PROMPT – Copy exactly, please, the lines of the data from its start through the line containing "HAIR = 0.0002".

STORED ROWS –
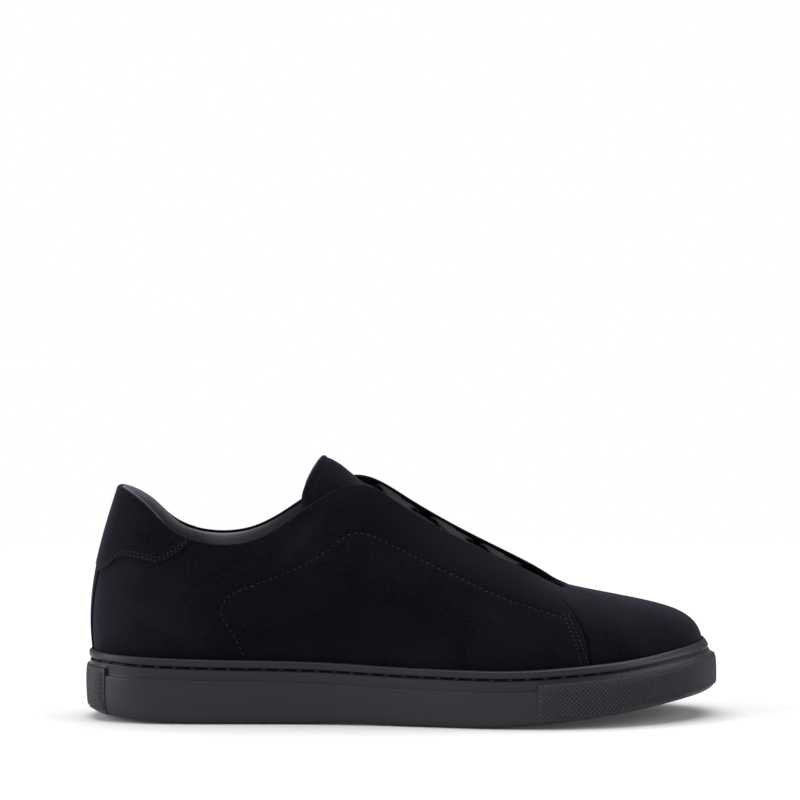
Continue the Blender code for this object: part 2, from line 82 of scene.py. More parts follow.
def add_sun(name, direction, power, spread):
    """A wide soft light that shines along direction."""
    data = bpy.data.lights.new(name, "SUN")
    data.energy = power
    data.angle = math.radians(spread)
    lamp = bpy.data.objects.new(name, data)
    lamp.rotation_mode = "QUATERNION"
    lamp.rotation_quaternion = Vector(direction).to_track_quat("-Z", "Y")
    scene.collection.objects.link(lamp)


add_sun("overhead", (0.03, -0.20, -1.0), 2.9, 66)
add_sun("heel_side_light", (1.0, 0.24, -0.35), 2.5, 50)
add_sun("toe_side", (-1.0, 0.20, -0.40), 1.3, 50)

# Cup sole: one piece of dark grey rubber, moulded as a shallow cup that the upper sits in.
# Its wall has a rounded lip, a sunk stitching groove, an upper band, a ledge and two
# raised bumpers with a knurled face, one round the toe and one round the heel.
LENGTH = 0.298
BALL_WIDTH = 0.108
COLLAR_HEIGHT = 0.110
SOLE_HEIGHT = 0.034
TOE_SPRING, TOE_SPRING_START, TOE_SPRING_RUN = 0.0125, 0.618, 0.372
HEEL_SPRING, HEEL_SPRING_END = 0.0042, 0.17
ARCH_RISE, ARCH_START, ARCH_RUN = 0.0008, 0.336, 0.171
INNER_COLLAR_LIFT = 0.0026
FLOOR_THICKNESS = 0.011
RIM_WIDTH_HEEL, RIM_WIDTH_SIDE, RIM_WIDTH_TOE = 0.0039, 0.0058, 0.0068
BAND_SET_SIDE, BAND_SET_ENDS = 0.34, 0.55
HEEL_ZONE, TOE_ZONE = (0.0, 0.1), (0.78, 1.0)
HEEL_LEAN, SHOULDER = 0.0014, 0.0008
CORNER, TOE_CORNER = 0.0007, 0.0026
TREAD_EDGE, TREAD_RISE, TREAD_PITCH = 0.0042, 0.0034, 0.006
LEDGE_DROP, LEDGE_STEP = 0.0102, 0.0006
BUMPER_DROP, BUMPER_STEP = 0.0069, 0.0005
TOE_BUMPER_START = 0.2117
HEEL_BUMPER_END = 0.0096
STITCH_DROP = 0.0041
GROOVE_WIDTH, GROOVE_DEPTH = 0.0012, 0.0012
LIP_ROUND = 0.0012
HAIR = 0.0002

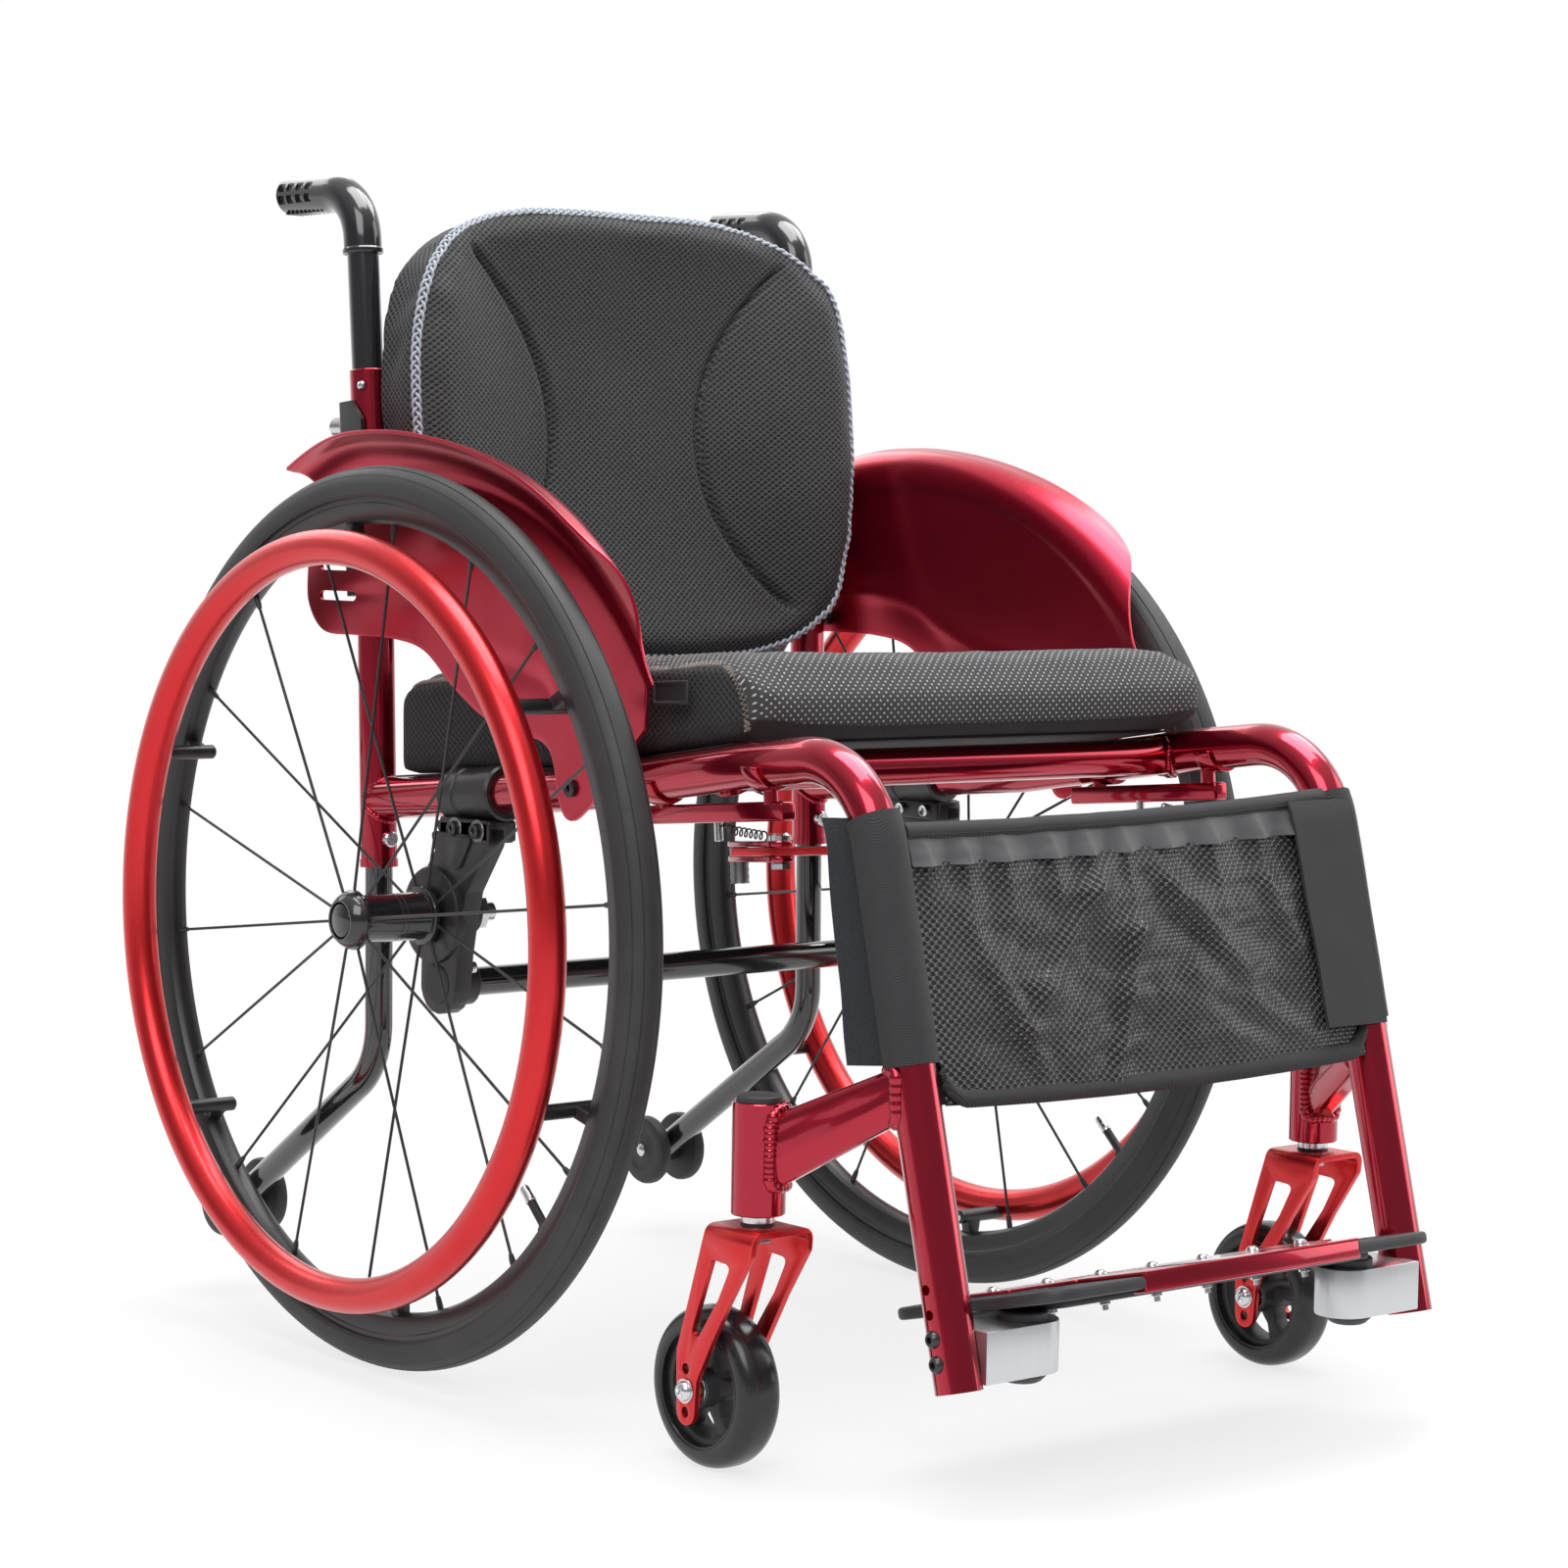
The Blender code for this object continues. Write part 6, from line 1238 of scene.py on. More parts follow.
both(joined(brake_bar, *hangers, *brake_clips), "brake_hanger", candy_red, "chassis", "brake_bar_*")

pins = [
    turned([(0.0, 0.0), (0.0070, 0.0), (0.0070, 0.0030), (0.0060, 0.0042), (0.0, 0.0042)],
           on_brake(0, 0, brake_top + 0.0003), on_brake(0, 0, 1) - on_brake(0, 0, 0), 32),
    bar(on_brake(0, 0, -brake_top - 0.004), on_brake(0, 0, brake_top + 0.0042), 0.0030, 20),
    turned([(0.0, 0.0), (0.0052, 0.0), (0.0062, 0.0008), (0.0062, 0.0040), (0.0, 0.0040)],
           on_brake(0, 0, -brake_top - 0.0003), on_brake(0, 0, 0) - on_brake(0, 0, 1), 6),
    bar(on_brake(-0.0035, arm_reach - 0.002, brake_top + 0.0003),
        on_brake(-0.0035, arm_reach - 0.002, bar_low + 0.002), 0.0028, 16),
]
both(joined(*pins), "brake_bolt", steel, "chassis")

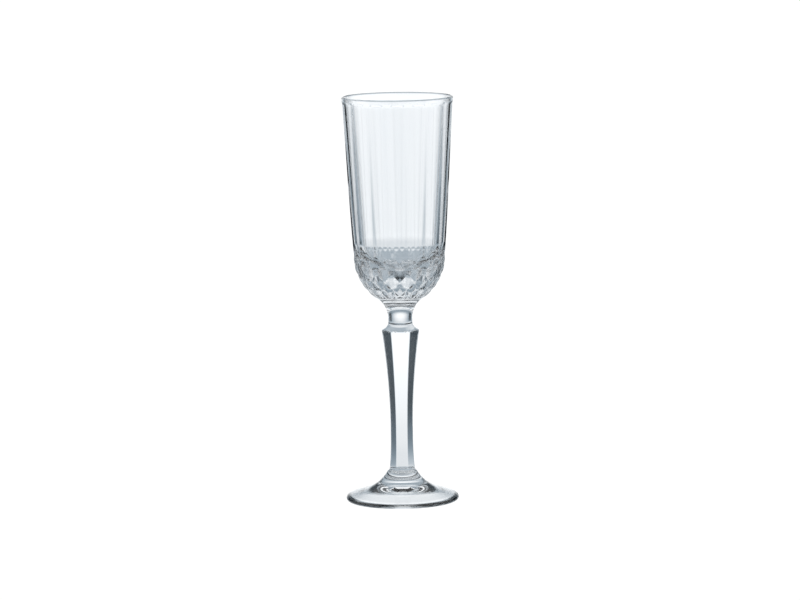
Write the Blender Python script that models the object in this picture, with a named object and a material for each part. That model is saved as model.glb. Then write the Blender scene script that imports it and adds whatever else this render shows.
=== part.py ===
"""Pressed-glass champagne flute: bowl, neck, six-sided stem and foot, welded end to end.

Metres, +Z up. The origin is the middle of the resting plane under the foot, and the glass's
front, the middle of one flute of the bowl and of one flat side of the stem, faces -Y.
"""
import bpy
import bmesh
from mathutils import Matrix
from math import acos, atan2, cos, pi, radians, sin, sqrt

# Driving dimensions
HEIGHT = 0.213
RIM_RADIUS = 0.0292
FOOT_RADIUS = 0.0296
WELD_GAP = 0.0003
SIDES = 6
FRONT = radians(-90)

# Heights of the three weld planes and of the bowl's main levels
FOOT_WELD_Z = 0.015
STEM_WELD_Z = 0.0906
BOWL_WELD_Z = 0.108
BELLY_Z = 0.1274
FLUTE_FOOT_Z = 0.1326
FLUTE_TOP_Z = 0.209

# Bowl, outside
BOWL_FOOT_RADIUS = 0.0137
BELLY_RADIUS = 0.0228
BELLY_DEPTH = 0.0243
FLUTES = 16
FLUTE_FOOT_RADIUS = 0.0243
FLUTE_TOP_RADIUS = 0.0291
FLUTE_SWELL = 0.82
FLUTE_DEPTH_FOOT = 0.0008
FLUTE_DEPTH_TOP = 0.00045
LIP_THICKNESS = 0.0017

# Bowl, inside
CAVITY_TOP_RADIUS = 0.0275
CAVITY_SHOULDER_Z = 0.136
CAVITY_SHOULDER_RADIUS = 0.0216
CAVITY_FLOOR_Z = 0.1185
CAVITY_FLATNESS = 2.4

# Diamond lattice round the belly: one diamond under each flute. Rows are angles on the belly's
# circle, from the ridges' feet downward.
FIRST_ROW = radians(-12)
ROW_PITCH = radians(12)
LATTICE_ROWS = 5
LATTICE_DEPTH = 0.0007

# Neck, stem and foot
NECK_RADIUS = 0.0063
NECK_UPPER_FILLET = 0.013
NECK_LOWER_FILLET = 0.0045
NECK_LOWER_RADIUS = 0.0093
SHOULDER_RADIUS = 0.0099
SHOULDER_DROP = 0.0007
STEM_WAIST_Z = 0.036
STEM_WAIST_RADIUS = 0.0059
STEM_FOOT_RADIUS = 0.0069
FOOT_THROAT_RADIUS = 0.008
FOOT_EDGE_HEIGHT = 0.0032
DOME_SLOPE = 0.525
DOME_POWER = 4.6
FOOT_BEAD_RADIUS = 0.0015
FOOT_RING_RADIUS = 0.0262
FOOT_DISH_DEPTH = 0.0060

# How finely surfaces are cut
STEPS_PER_FLUTE = 4
TURNED_STEPS = 60
STEM_STEPS = 48
FLUTE_RINGS = 8
STEM_RINGS = 14
ROUND_TO_SIX = (0.5, 0.85)
CREASE_ANGLE = 14


def clear_scene():
    for item in list(bpy.data.objects):
        bpy.data.objects.remove(item, do_unlink=True)


def glass(name, tint, roughness):
    material = bpy.data.materials.new(name)
    material.use_nodes = True
    shader = material.node_tree.nodes["Principled BSDF"]
    shader.inputs["Base Color"].default_value = (*tint, 1.0)
    shader.inputs["Metallic"].default_value = 0.0
    shader.inputs["Roughness"].default_value = roughness
    shader.inputs["IOR"].default_value = 1.52
    shader.inputs["Transmission Weight"].default_value = 1.0
    return material


def between(start, end, share):
    return start + (end - start) * share


def spaced(start, end, count):
    """count values from start to end, both included."""
    return [between(start, end, index / (count - 1)) for index in range(count)]


# ---------------------------------------------------------------- ring-by-ring modelling

def first_ring(mesh, steps, radius_at, height):
    """A closed ring of edges around Z, its first vertex on the front."""
    verts = bmesh.ops.create_circle(mesh, cap_ends=False, segments=steps, radius=1.0)["verts"]
    turn = FRONT - atan2(verts[0].co.y, verts[0].co.x)
    bmesh.ops.rotate(mesh, verts=verts, cent=(0, 0, 0), matrix=Matrix.Rotation(turn, 3, "Z"))
    shape_ring(verts, radius_at, height)
    return list(mesh.edges)


def ring_verts(edges):
    return list({vert for edge in edges for vert in edge.verts})


def shape_ring(verts, radius_at, height):
    """Put each vertex at its own angle, at the radius that the section has there."""
    for vert in verts:
        angle = atan2(vert.co.y, vert.co.x)
        radius = radius_at(angle - FRONT)
        vert.co = (radius * cos(angle), radius * sin(angle), height)


def extrude_ring(mesh, edges, radius_at, height):
    made = bmesh.ops.extrude_edge_only(mesh, edges=edges)["geom"]
    new_edges = [item for item in made if isinstance(item, bmesh.types.BMEdge) and item.is_boundary]
    shape_ring(ring_verts(new_edges), radius_at, height)
    return new_edges


def round_section(radius):
    return lambda angle: radius


def new_object(name, mesh, material):
    """Finish a closed mesh: faces out, triangles, smooth shading with crisp edges kept."""
    bmesh.ops.triangulate(mesh, faces=mesh.faces)
    bmesh.ops.recalc_face_normals(mesh, faces=mesh.faces)
    data = bpy.data.meshes.new(name)
    mesh.to_mesh(data)
    mesh.free()
    data.shade_smooth()
    data.set_sharp_from_angle(angle=radians(CREASE_ANGLE))
    data.materials.append(material)
    item = bpy.data.objects.new(name, data)
    bpy.context.scene.collection.objects.link(item)
    return item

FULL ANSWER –
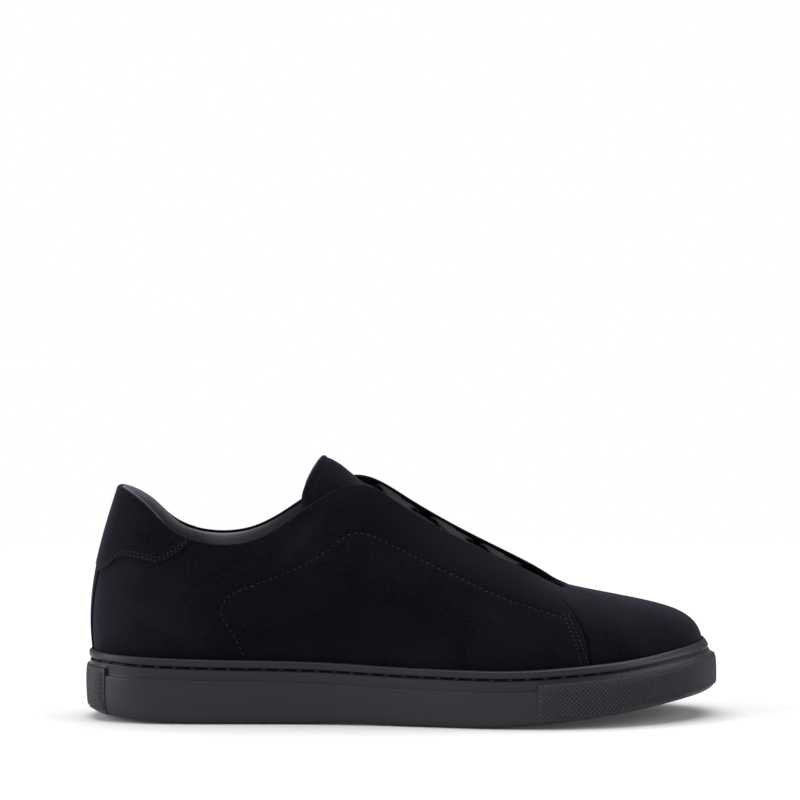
Continue the Blender code for this object: part 2, from line 82 of scene.py. More parts follow.
def add_sun(name, direction, power, spread):
    """A wide soft light that shines along direction."""
    data = bpy.data.lights.new(name, "SUN")
    data.energy = power
    data.angle = math.radians(spread)
    lamp = bpy.data.objects.new(name, data)
    lamp.rotation_mode = "QUATERNION"
    lamp.rotation_quaternion = Vector(direction).to_track_quat("-Z", "Y")
    scene.collection.objects.link(lamp)


add_sun("overhead", (0.03, -0.20, -1.0), 2.9, 66)
add_sun("heel_side_light", (1.0, 0.24, -0.35), 2.5, 50)
add_sun("toe_side", (-1.0, 0.20, -0.40), 1.3, 50)

# Cup sole: one piece of dark grey rubber, moulded as a shallow cup that the upper sits in.
# Its wall has a rounded lip, a sunk stitching groove, an upper band, a ledge and two
# raised bumpers with a knurled face, one round the toe and one round the heel.
LENGTH = 0.298
BALL_WIDTH = 0.108
COLLAR_HEIGHT = 0.110
SOLE_HEIGHT = 0.034
TOE_SPRING, TOE_SPRING_START, TOE_SPRING_RUN = 0.0125, 0.618, 0.372
HEEL_SPRING, HEEL_SPRING_END = 0.0042, 0.17
ARCH_RISE, ARCH_START, ARCH_RUN = 0.0008, 0.336, 0.171
INNER_COLLAR_LIFT = 0.0026
FLOOR_THICKNESS = 0.011
RIM_WIDTH_HEEL, RIM_WIDTH_SIDE, RIM_WIDTH_TOE = 0.0039, 0.0058, 0.0068
BAND_SET_SIDE, BAND_SET_ENDS = 0.34, 0.55
HEEL_ZONE, TOE_ZONE = (0.0, 0.1), (0.78, 1.0)
HEEL_LEAN, SHOULDER = 0.0014, 0.0008
CORNER, TOE_CORNER = 0.0007, 0.0026
TREAD_EDGE, TREAD_RISE, TREAD_PITCH = 0.0042, 0.0034, 0.006
LEDGE_DROP, LEDGE_STEP = 0.0102, 0.0006
BUMPER_DROP, BUMPER_STEP = 0.0069, 0.0005
TOE_BUMPER_START = 0.2117
HEEL_BUMPER_END = 0.0096
STITCH_DROP = 0.0041
GROOVE_WIDTH, GROOVE_DEPTH = 0.0012, 0.0012
LIP_ROUND = 0.0012
HAIR = 0.0002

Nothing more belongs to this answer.